The Scenario
A professional services company with eighty-five staff across three offices has a leadership team of five: the managing director, the finance director, the operations director, the sales director, and the head of delivery. Every Monday morning, they meet for an hour to review business performance. The meeting is supposed to be about decisions. In practice, it is about data.
Each director brings their own report. Finance has a spreadsheet of revenue, costs, and cash position, updated on Friday afternoon. Sales has a pipeline summary exported from the CRM. Operations has a capacity report compiled from the project management tool and a separate time tracking export. Delivery has a client satisfaction summary built from survey responses and support ticket data.
The first thirty minutes of every meeting are spent reconciling these reports. Revenue figures from finance do not match the closed-deal numbers from sales because of timing differences. The capacity report shows different headcount from the HR system because of a contractor who started mid-week. Someone always has a number that contradicts someone else, and the discussion shifts from “what should we do” to “whose number is right.”
The Problem
The leadership team is flying the business by looking at the instruments one at a time, each with a different update frequency and a different definition of the same metric. Revenue in the finance report is recognised revenue. Revenue in the sales report is contracted value. Both are called “revenue” and neither is wrong, but comparing them without context leads to confusion.
The weekly cadence means decisions are always based on data that is at least two days old and sometimes nine days old (if the meeting is on Monday and the relevant data changed on the previous Tuesday). The managing director has no way to check the health of the business on a Wednesday afternoon without calling three people. By the time the next meeting arrives, the situation may have changed.

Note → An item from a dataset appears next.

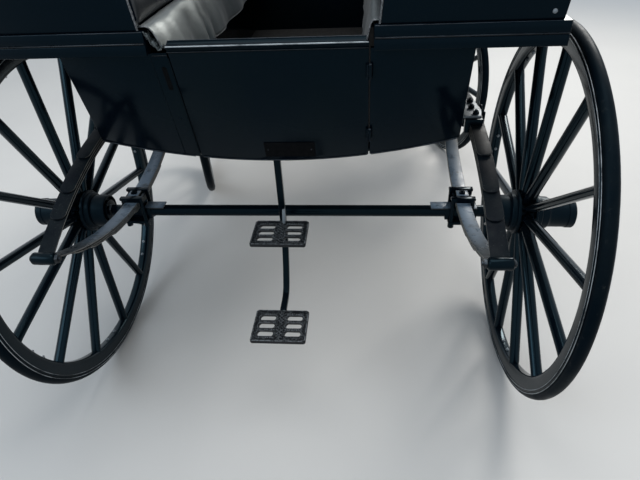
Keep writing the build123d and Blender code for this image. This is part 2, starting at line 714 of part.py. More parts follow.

The manual compilation is also fragile. Each report depends on one person extracting data from one system. When the finance director is on holiday, the revenue report either does not happen or is produced by someone unfamiliar with the nuances. The data quality degrades silently because nobody questions numbers in a format they are accustomed to seeing.
The Approach
Digital Royalty builds a single executive dashboard that pulls from the company existing systems — the accounting platform, the CRM, the project management tool, the time tracker, the HR system, and the support desk — and presents a unified view of business health.
The dashboard has one primary screen. It shows the numbers the leadership team needs to see together: revenue (recognised and pipeline), gross margin, cash position, utilisation rate, active project count, sales pipeline value by stage, headcount, client satisfaction score, and support ticket volume. Each metric is defined once, sourced from one system, and displayed consistently every time the dashboard is loaded.
The definitions are agreed before the dashboard is built. Revenue means recognised revenue from the accounting system. Pipeline means weighted forecast from the CRM. Utilisation is billable hours divided by available hours from the time tracker. These definitions are documented on the dashboard itself, accessible by clicking any metric, so there is never ambiguity about what a number represents.
Data refreshes automatically. The accounting data syncs daily. CRM and project data sync every fifteen minutes. Time tracking data syncs hourly. The dashboard always shows the most current data available, and each metric displays its last-updated timestamp so the viewer knows the freshness of what they are seeing.
Drill-down is available but not required. The managing director can see that utilisation is at 72% and, if they want to understand why, click through to see utilisation by team, by office, and by individual. But the top-level view is designed to answer the question “is the business healthy?” without requiring any clicks.
Alerts notify the relevant director when a metric moves outside an expected range. If cash drops below a defined threshold, the finance director gets an alert. If the sales pipeline falls below the coverage ratio needed to hit quarterly targets, the sales director is notified. These alerts are configured by the leadership team, not hardcoded.
The Outcome
The Monday meeting changes character. The first thirty minutes of data reconciliation disappear because everyone is looking at the same numbers from the same source. The meeting starts with the dashboard on screen, and the discussion moves immediately to decisions: the sales pipeline is light for Q3, what are we doing about it? Utilisation in the Manchester office has dropped, is that a staffing problem or a pipeline problem?
The managing director starts checking the dashboard on Wednesday afternoons, then daily. When a potential client asks about the company financial health during a pitch, the managing director can answer with current numbers rather than waiting for the next finance report. When the board asks for a performance update, the data is ready immediately.
The finance director recovers half a day per week that was previously spent compiling the Monday report. The operations director stops maintaining a separate capacity spreadsheet. The sales director stops exporting pipeline data into PowerPoint. Each director now spends their time interpreting data and making decisions rather than assembling it.
One unexpected benefit emerges. Because the dashboard is always visible and always current, the leadership team spots a cash flow issue two weeks earlier than they would have with the old monthly review cycle. The early warning gives them time to accelerate two invoices and defer a discretionary expense, avoiding what would have been an uncomfortable conversation with the bank.
Who This Applies To
This scenario is relevant to any business where the leadership team currently assembles operational data manually for review meetings. It applies whether you have five people or five hundred, whether you operate from one office or ten, and whether your review cadence is weekly, monthly, or quarterly. If your leadership meetings spend more time on “what are the numbers?” than on “what should we do about the numbers?”, this pattern addresses the problem directly.